_Exercise goal_. Quote only the lines from the line containing "const plate = new THREE.Group();" to the line containing "if empty is", with both of those lines included, please, exactly as written.

_Information supplied_.
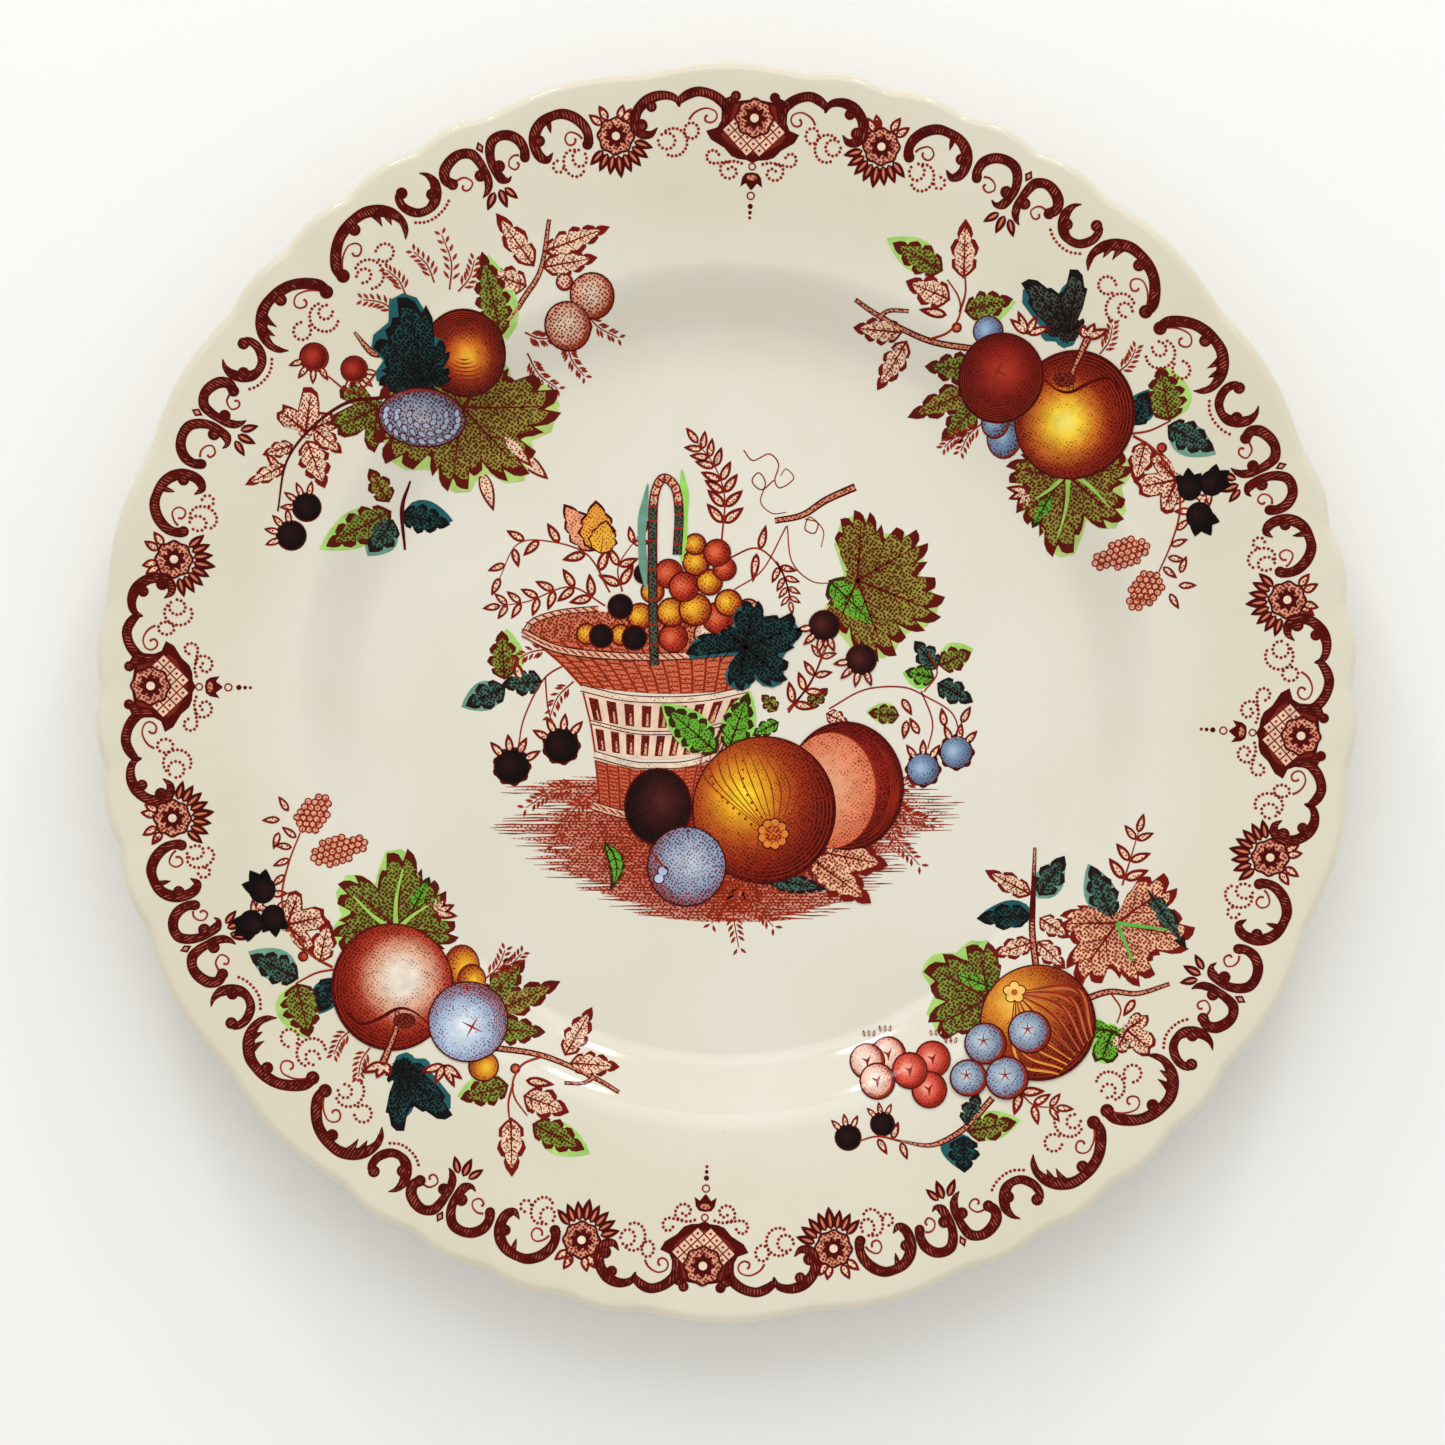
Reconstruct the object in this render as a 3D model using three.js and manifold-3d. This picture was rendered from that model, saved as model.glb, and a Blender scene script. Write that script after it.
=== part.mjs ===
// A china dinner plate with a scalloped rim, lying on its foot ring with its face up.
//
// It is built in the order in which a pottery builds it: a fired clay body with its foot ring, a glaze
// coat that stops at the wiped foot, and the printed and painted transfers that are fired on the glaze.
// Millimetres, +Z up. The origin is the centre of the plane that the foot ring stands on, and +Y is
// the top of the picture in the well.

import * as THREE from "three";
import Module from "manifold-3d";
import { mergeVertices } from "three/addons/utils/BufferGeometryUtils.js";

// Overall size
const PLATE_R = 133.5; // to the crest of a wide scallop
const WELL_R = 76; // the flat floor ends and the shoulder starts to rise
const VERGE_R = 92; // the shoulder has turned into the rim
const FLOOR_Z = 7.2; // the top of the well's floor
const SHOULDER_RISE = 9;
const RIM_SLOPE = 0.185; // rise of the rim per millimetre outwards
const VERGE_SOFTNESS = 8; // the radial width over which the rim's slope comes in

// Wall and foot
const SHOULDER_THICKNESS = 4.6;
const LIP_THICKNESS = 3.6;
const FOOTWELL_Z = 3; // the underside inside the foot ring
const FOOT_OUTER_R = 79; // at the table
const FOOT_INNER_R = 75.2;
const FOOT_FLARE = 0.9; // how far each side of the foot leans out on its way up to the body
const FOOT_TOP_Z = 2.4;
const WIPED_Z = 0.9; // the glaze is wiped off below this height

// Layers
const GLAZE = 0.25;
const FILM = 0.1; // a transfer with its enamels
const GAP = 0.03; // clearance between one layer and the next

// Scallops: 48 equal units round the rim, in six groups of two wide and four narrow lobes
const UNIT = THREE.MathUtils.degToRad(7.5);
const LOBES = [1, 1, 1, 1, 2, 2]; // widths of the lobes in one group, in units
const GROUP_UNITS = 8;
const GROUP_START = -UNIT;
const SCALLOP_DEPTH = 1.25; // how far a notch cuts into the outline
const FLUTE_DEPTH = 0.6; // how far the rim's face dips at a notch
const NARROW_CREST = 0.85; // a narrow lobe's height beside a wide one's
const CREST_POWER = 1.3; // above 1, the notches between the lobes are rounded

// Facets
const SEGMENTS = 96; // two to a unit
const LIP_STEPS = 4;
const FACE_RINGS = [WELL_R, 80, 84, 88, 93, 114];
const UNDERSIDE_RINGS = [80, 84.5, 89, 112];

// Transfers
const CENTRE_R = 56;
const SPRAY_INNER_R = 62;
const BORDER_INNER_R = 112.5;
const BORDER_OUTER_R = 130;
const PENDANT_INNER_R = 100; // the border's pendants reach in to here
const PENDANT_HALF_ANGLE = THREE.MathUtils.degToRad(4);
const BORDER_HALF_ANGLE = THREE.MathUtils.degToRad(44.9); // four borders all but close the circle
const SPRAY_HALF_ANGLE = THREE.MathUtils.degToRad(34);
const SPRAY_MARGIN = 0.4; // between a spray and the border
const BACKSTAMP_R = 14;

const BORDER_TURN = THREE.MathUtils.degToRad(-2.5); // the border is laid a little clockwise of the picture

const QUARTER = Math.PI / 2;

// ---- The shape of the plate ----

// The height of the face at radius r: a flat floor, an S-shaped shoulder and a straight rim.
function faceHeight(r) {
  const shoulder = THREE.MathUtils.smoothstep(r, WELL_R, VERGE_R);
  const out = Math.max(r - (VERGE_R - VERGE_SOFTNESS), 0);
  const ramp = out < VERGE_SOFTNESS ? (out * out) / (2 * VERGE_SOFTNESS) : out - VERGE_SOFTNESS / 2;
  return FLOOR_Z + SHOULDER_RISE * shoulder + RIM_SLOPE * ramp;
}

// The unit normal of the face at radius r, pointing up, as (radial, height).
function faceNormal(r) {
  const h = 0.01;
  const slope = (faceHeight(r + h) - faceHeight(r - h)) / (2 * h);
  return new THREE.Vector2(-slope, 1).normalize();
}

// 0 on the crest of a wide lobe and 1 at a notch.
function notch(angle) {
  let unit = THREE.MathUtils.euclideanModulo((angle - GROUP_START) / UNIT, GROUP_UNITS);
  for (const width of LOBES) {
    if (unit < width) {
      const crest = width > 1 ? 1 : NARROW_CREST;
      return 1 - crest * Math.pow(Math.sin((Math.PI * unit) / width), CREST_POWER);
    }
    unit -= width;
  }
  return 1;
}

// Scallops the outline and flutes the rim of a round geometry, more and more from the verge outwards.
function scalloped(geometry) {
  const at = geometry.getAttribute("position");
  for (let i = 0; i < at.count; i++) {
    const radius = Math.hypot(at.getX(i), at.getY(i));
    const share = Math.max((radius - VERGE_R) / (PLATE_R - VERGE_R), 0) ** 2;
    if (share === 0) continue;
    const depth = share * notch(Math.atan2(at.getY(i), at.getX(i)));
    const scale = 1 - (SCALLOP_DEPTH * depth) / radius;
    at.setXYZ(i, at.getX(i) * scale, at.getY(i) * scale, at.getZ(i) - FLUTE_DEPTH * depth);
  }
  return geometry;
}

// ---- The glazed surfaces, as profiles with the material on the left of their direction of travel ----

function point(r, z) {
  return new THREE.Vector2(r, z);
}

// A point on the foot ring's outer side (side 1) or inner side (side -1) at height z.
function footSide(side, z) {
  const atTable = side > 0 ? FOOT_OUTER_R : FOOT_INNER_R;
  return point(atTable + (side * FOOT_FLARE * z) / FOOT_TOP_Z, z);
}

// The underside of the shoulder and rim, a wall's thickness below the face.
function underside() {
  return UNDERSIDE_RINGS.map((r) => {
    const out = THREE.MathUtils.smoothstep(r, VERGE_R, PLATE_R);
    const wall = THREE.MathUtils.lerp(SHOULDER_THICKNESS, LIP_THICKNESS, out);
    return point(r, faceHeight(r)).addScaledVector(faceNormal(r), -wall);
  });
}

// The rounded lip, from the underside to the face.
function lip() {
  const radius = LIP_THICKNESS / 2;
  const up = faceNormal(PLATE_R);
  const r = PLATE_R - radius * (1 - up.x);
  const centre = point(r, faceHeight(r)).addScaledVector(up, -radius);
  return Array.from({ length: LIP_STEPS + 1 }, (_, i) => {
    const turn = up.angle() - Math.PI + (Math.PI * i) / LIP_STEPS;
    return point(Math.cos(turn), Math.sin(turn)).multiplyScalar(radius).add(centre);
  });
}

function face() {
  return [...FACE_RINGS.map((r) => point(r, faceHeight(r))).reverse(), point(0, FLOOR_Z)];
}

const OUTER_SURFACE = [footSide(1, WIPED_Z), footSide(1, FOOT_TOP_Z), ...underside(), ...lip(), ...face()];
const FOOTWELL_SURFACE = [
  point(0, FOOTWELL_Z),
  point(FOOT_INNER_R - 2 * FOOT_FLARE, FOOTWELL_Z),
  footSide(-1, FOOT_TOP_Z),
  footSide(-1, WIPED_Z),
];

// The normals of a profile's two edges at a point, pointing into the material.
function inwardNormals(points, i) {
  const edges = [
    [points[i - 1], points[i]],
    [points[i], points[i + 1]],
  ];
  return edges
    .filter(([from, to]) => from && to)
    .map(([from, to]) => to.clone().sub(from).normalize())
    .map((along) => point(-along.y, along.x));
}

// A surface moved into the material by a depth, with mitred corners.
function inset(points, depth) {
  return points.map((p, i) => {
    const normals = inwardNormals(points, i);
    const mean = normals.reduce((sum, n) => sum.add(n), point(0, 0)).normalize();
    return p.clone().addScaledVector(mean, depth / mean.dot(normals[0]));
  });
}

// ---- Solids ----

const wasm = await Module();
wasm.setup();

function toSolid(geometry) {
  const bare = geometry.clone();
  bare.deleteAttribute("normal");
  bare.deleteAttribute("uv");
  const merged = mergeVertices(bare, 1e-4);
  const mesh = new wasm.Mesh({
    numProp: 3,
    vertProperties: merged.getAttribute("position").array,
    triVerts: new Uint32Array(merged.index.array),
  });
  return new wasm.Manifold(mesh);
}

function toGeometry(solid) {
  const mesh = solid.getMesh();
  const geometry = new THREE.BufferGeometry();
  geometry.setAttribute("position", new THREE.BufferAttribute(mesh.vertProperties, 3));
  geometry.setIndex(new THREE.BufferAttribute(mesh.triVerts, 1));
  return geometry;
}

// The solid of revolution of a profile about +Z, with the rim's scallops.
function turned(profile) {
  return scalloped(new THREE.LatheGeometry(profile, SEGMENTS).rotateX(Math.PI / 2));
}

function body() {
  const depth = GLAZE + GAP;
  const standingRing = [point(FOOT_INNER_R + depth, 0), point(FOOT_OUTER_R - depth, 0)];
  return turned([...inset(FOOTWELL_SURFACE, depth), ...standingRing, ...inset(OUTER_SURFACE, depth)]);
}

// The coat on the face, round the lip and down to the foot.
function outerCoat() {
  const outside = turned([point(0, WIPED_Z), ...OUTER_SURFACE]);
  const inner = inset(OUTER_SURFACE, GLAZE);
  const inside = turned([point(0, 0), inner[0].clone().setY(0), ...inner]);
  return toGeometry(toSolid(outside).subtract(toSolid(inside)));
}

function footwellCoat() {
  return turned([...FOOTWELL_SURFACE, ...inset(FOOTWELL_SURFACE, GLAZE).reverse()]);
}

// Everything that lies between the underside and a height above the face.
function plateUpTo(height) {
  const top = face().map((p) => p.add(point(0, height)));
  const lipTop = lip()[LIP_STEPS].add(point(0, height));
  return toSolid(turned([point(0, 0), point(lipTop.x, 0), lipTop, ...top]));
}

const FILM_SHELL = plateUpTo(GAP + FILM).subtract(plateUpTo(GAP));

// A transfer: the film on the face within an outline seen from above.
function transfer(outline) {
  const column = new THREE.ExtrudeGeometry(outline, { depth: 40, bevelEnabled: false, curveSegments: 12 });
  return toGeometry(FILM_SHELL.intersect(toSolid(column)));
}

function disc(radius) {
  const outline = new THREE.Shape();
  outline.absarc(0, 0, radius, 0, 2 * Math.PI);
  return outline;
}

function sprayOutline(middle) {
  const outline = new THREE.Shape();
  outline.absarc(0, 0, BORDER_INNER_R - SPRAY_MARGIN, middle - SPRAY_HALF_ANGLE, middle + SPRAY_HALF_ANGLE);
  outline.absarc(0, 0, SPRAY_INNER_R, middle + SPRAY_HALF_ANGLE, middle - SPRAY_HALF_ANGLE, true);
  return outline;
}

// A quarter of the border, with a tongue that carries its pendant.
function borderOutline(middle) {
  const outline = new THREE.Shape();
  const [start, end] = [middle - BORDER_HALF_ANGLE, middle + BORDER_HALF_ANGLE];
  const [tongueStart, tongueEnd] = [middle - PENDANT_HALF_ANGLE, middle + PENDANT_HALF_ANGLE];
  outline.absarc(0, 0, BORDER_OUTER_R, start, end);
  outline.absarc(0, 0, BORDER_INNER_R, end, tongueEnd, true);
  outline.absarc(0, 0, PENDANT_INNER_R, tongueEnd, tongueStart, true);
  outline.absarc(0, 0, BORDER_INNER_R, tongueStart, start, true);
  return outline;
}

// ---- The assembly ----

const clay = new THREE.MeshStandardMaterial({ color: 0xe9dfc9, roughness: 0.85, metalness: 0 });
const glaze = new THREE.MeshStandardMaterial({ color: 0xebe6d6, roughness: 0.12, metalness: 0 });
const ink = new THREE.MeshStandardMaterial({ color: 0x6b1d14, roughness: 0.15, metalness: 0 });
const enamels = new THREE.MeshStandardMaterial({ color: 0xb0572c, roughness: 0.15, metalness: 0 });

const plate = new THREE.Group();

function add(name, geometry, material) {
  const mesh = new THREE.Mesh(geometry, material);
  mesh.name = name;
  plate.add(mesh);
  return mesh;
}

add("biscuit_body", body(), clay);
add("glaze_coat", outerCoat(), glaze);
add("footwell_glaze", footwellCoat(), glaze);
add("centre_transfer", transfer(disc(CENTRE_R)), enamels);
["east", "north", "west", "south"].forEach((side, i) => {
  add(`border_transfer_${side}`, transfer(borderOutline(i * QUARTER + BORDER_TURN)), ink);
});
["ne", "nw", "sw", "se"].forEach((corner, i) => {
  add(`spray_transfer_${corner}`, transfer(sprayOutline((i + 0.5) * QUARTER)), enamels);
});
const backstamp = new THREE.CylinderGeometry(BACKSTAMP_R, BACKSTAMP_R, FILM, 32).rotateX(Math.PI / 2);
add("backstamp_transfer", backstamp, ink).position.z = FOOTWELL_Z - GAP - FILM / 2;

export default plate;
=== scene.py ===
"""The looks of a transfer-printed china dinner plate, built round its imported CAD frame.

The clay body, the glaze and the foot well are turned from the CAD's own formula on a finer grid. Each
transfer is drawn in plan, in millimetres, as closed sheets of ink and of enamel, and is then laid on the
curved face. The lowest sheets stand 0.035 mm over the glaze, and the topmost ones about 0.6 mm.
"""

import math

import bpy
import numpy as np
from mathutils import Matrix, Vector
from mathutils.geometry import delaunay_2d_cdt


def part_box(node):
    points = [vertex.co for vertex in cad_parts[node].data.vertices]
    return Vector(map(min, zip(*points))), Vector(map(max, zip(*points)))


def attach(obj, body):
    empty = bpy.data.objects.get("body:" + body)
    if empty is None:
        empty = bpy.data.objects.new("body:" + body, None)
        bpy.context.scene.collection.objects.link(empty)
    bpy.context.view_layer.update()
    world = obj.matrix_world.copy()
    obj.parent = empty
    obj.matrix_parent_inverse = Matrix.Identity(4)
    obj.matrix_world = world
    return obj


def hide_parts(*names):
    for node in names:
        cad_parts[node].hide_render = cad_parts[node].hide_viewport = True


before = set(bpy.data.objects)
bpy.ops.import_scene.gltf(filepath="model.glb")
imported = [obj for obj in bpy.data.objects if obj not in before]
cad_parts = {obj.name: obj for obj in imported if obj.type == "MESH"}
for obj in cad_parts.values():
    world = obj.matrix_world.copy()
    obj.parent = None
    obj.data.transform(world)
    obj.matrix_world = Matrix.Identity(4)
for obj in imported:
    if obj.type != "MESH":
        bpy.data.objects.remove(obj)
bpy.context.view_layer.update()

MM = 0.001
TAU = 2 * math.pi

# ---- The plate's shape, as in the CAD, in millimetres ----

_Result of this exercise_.
const plate = new THREE.Group();

function add(name, geometry, material) {
  const mesh = new THREE.Mesh(geometry, material);
  mesh.name = name;
  plate.add(mesh);
  return mesh;
}

add("biscuit_body", body(), clay);
add("glaze_coat", outerCoat(), glaze);
add("footwell_glaze", footwellCoat(), glaze);
add("centre_transfer", transfer(disc(CENTRE_R)), enamels);
["east", "north", "west", "south"].forEach((side, i) => {
  add(`border_transfer_${side}`, transfer(borderOutline(i * QUARTER + BORDER_TURN)), ink);
});
["ne", "nw", "sw", "se"].forEach((corner, i) => {
  add(`spray_transfer_${corner}`, transfer(sprayOutline((i + 0.5) * QUARTER)), enamels);
});
const backstamp = new THREE.CylinderGeometry(BACKSTAMP_R, BACKSTAMP_R, FILM, 32).rotateX(Math.PI / 2);
add("backstamp_transfer", backstamp, ink).position.z = FOOTWELL_Z - GAP - FILM / 2;

export default plate;
=== scene.py ===
"""The looks of a transfer-printed china dinner plate, built round its imported CAD frame.

The clay body, the glaze and the foot well are turned from the CAD's own formula on a finer grid. Each
transfer is drawn in plan, in millimetres, as closed sheets of ink and of enamel, and is then laid on the
curved face. The lowest sheets stand 0.035 mm over the glaze, and the topmost ones about 0.6 mm.
"""

import math

import bpy
import numpy as np
from mathutils import Matrix, Vector
from mathutils.geometry import delaunay_2d_cdt


def part_box(node):
    points = [vertex.co for vertex in cad_parts[node].data.vertices]
    return Vector(map(min, zip(*points))), Vector(map(max, zip(*points)))


def attach(obj, body):
    empty = bpy.data.objects.get("body:" + body)
    if empty is None:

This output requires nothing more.